THE UK Government is prepared to tighten the lockdown if people keep flouting the rules, Health Secretary Matt Hancock has said.

The Tory minister said this could include removing exercise from the list of reasonable excuses for leaving the house.

His comments came after another weekend of anger on social media as people posted pictures of busy parks and beaches.

Lambeth Council in south London closed Brockwell Park yesterday after more than 3000 people sunbathed there on Saturday.

If the UK Government were to impose tougher measures, the Scottish Government would almost certainly follow suit.

That could mean measures introduced similar to those in Italy or France where all non-essential movement is banned, and permission is required to travel for work, health or “other necessities” like groceries.

Hancock told Sky’s Sophy Ridge on Sunday show: “Sunbathing is against the rules that have been set out for important public health reasons. I wish I didn’t have to say this but I do because the whole country wants to come through this crisis.”

He warned those who are flouting the guidance: “You are putting others’ lives at risk and you are putting yourself in harm’s way.”

He then told the BBC’s Andrew Marr that the Government may need to take action.

“I think this example of exercise is a really important one, because we’ve said because of the positive benefits to your physical and your mental health that it’s OK to exercise on your own or with members of your own household,” he said.

“But if the result of that is that too many people go out and flout the other rules because they say, ‘Well, if I can exercise then it’s fine for me to do other things’ then I’m afraid we will have to take action.

“So my message is really clear. If you don’t want us to have to take the step to ban exercise of all forms outside of your own home then you’ve got to follow the rules, and the vast majority of people are following the rules.”

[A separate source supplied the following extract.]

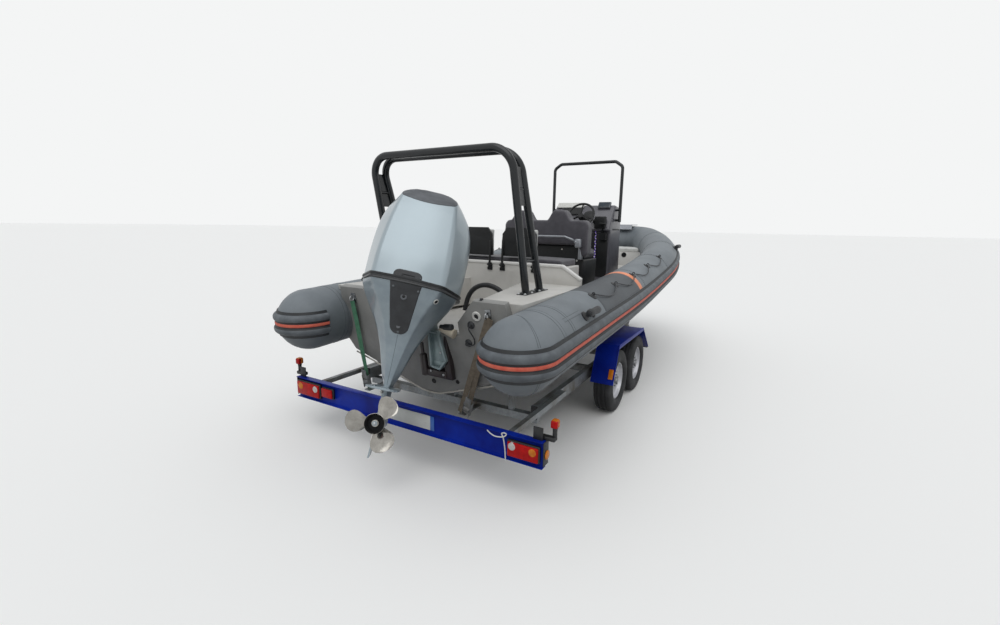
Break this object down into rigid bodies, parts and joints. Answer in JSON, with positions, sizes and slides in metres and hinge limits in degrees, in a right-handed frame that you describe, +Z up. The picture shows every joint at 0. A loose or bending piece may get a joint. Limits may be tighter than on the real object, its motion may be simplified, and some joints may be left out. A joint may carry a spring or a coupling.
{
  "type": "rigid inflatable boat on a twin-axle trailer",
  "caption": "Rigid inflatable boat with console, helm seat, arch and a tilted outboard, parked on a twin-axle road trailer with a light board and jockey wheel.",
  "frame": {"origin": "on the ground below the middle of the outfit's length and beam", "axes": "+X forward to the bow and the coupling, +Y to port, +Z up"},
  "size_m": [7.1393, 2.5702, 2.6939],
  "materials": {
    "tube_cloth": "matt coated cloth",
    "strake_rubber": "matt moulded rubber",
    "fitting_rubber": "matt moulded rubber",
    "hull_paint": "satin",
    "deck_paint": "satin",
    "black_tube": "gloss",
    "seat_vinyl": "matt",
    "pale_vinyl": "matt",
    "seat_shell": "moulded",
    "console_paint": "satin",
    "helm_plastic": "moulded",
    "engine_silver": "metallic paint",
    "engine_trim": "moulded",
    "engine_bracket": "satin",
    "stainless": "polished",
    "hose_rubber": "matt",
    "rope": "braided",
    "strap_webbing": "woven",
    "galvanised": "galvanised",
    "trailer_blue": "gloss",
    "lamp_lens": "moulded lens",
    "plate_white": "gloss",
    "tyre_rubber": "matt",
    "rim_silver": "satin"
  },
  "bodies": {
    "root": {"tube_port": "tube_cloth", "tube_starboard": "tube_cloth", "rub_strakes": "strake_rubber", "tube_fittings": "fitting_rubber", "hull_rollers": "fitting_rubber", "hull_shell": "hull_paint", "transom": "hull_paint", "cockpit_sole": "deck_paint", "side_decks": "deck_paint", "stern_bulkhead": "deck_paint", "stern_bench": "deck_paint", "bow_locker": "deck_paint", "arch_hoops": "black_tube", "arch_fittings": "black_tube", "screen_frame": "black_tube", "helm_grab_rail": "black_tube", "helm_backrest": "seat_vinyl", "seat_cushions": "seat_vinyl", "back_rest_pads": "pale_vinyl", "back_rests": "seat_shell", "helm_seat_base": "seat_shell", "console": "console_paint", "bow_step": "console_paint", "helm_controls": "helm_plastic", "clamp_bracket": "engine_bracket", "transom_eyes": "stainless", "rigging_hose": "hose_rubber", "lifeline_port": "rope", "lifeline_starboard": "rope", "lashing_straps": "strap_webbing", "trailer_frame": "galvanised", "cross_members": "galvanised", "axles": "galvanised", "roller_brackets": "galvanised", "winch_post": "galvanised", "winch": "galvanised", "jockey_sleeve": "galvanised", "coupling_head": "galvanised", "light_board": "trailer_blue", "mudguards": "trailer_blue", "trailer_lamps": "lamp_lens", "number_plate": "plate_white"},
    "engine_swivel": {"swivel_bracket": "engine_bracket"},
    "outboard": {"cowl_upper": "engine_silver", "cowl_trim": "engine_trim", "cowl_lower": "engine_silver", "gearcase": "engine_silver"},
    "prop": {"propeller": "stainless"},
    "helm": {"helm_wheel": "helm_plastic"},
    "jockey": {"jockey_leg": "galvanised"},
    "jockey_roller": {"jockey_wheel": "tyre_rubber"},
    "wheel_rear_port": {"tyre_rear_port": "tyre_rubber", "rim_rear_port": "rim_silver"},
    "wheel_rear_starboard": {"tyre_rear_starboard": "tyre_rubber", "rim_rear_starboard": "rim_silver"},
    "wheel_front_port": {"tyre_front_port": "tyre_rubber", "rim_front_port": "rim_silver"},
    "wheel_front_starboard": {"tyre_front_starboard": "tyre_rubber", "rim_front_starboard": "rim_silver"}
  },
  "joints": [
    {"name": "engine_tilt", "type": "hinge", "parent": "root", "child": "engine_swivel", "pos_m": [-2.743, 0, 1.17], "axis": [0, 1, 0], "range_deg": [-9.5, 45.5]},
    {"name": "engine_steer", "type": "hinge", "parent": "engine_swivel", "child": "outboard", "pos_m": [-2.90006, 0, 1.23506], "axis": [0.3827, 0, 0.9239], "range_deg": [-66, 0]},
    {"name": "propeller_spin", "type": "hinge", "parent": "outboard", "child": "prop", "pos_m": [-3.43282, -0.13616, 0.49674], "axis": [0.7748, 0.5446, -0.3209], "continuous": true},
    {"name": "helm_turn", "type": "hinge", "parent": "root", "child": "helm", "pos_m": [0.327, -0.1, 1.956], "axis": [0.866, 0, -0.5], "range_deg": [0, 1440]},
    {"name": "jockey_slide", "type": "slide", "parent": "root", "child": "jockey", "axis": [0, 0, 1], "range_m": [0, 0.18]},
    {"name": "jockey_spin", "type": "hinge", "parent": "jockey", "child": "jockey_roller", "pos_m": [3.05201, -0.095, 0.11], "axis": [0, 1, 0], "continuous": true},
    {"name": "wheel_rear_port_spin", "type": "hinge", "parent": "root", "child": "wheel_rear_port", "pos_m": [-1.138, 1.0535, 0.312], "axis": [0, 1, 0], "continuous": true},
    {"name": "wheel_rear_starboard_spin", "type": "hinge", "parent": "root", "child": "wheel_rear_starboard", "pos_m": [-1.138, -1.0535, 0.312], "axis": [0, 1, 0], "continuous": true},
    {"name": "wheel_front_port_spin", "type": "hinge", "parent": "root", "child": "wheel_front_port", "pos_m": [-0.423, 1.0535, 0.312], "axis": [0, 1, 0], "continuous": true},
    {"name": "wheel_front_starboard_spin", "type": "hinge", "parent": "root", "child": "wheel_front_starboard", "pos_m": [-0.423, -1.0535, 0.312], "axis": [0, 1, 0], "continuous": true}
  ]
}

The Tory was backed by new Labour leader Keir Starmer. He said his party would support “whatever steps are necessary”.

“Social distancing, staying indoors, is really difficult for people. It’s particularly difficult if you don’t have a garden, if you’re in a flat.

“And I know there are a lot of people in overcrowded accommodation. But we’ve got to get through this,” Starmer said.

The warning of further restrictions came as 621 patients across the UK were confirmed to have died from coronavirus on Saturday, taking the total number of fatalities to 4934.

As of 9am yesterday, a total of 195,524 people had been tested for Covid-19, 47,806 positive.

During his interview with Marr, the Health Secretary was asked about plans to increase testing for coronavirus to up to 100,000 per day by the end of April.

Hancock said he was “absolutely determined that we get there” .

“It’s going to be hard, and it’s going to require an awful lot of people to put their shoulders to the wheel across the life sciences industry and the NHS,” he said.

Speaking earlier on theAndrew Marr Show, Professor Neil Ferguson, of Imperial College London, warned that it was difficult to know when the coronavirus rules might be eased.

“There is no point, having gone through this effort, in releasing a lockdown at a point where case numbers are still high and will resurge even faster than we have seen before.

“We want case numbers to get to a low point where we can start substituting other measures for the most intrusive and economically costly aspects of the current lockdown.”

When asked about the potential final death toll, Professor Ferguson said: “It is very difficult to make predictions at the moment.

“What we have is an exponentially growing curve of infections which we interrupted at a certain time. We can’t say in terms of the infections precisely where we are on that curve, we don’t have the ability right now to measure how many people have been infected.

“That will come with antibody tests, so we are making statistical estimates and we think it [the death toll] could be anywhere between 7000 or so up to a little over 20,000.”

Meanwhile, Labour’s newly-elected deputy leader Angela Rayner criticised Hancock for returning to work last Thursday, a week after being diagnosed with coronavirus.

Rayner, who has herself been self-isolating with symptoms of Covid-19, told Ridge On Sunday, “I’m disappointed that Matt Hancock, after seven days of having the virus, went out when the World Health Organisation has said you should self-isolate for 14 days. I think it’s right that we do that because I cannot stress enough the severity of the symptoms that I have suffered, as you can tell from how breathless I am still now, and I’m day nine, day 10.

“I think the Government really need to give that clarity and continue to support people doing the right thing.”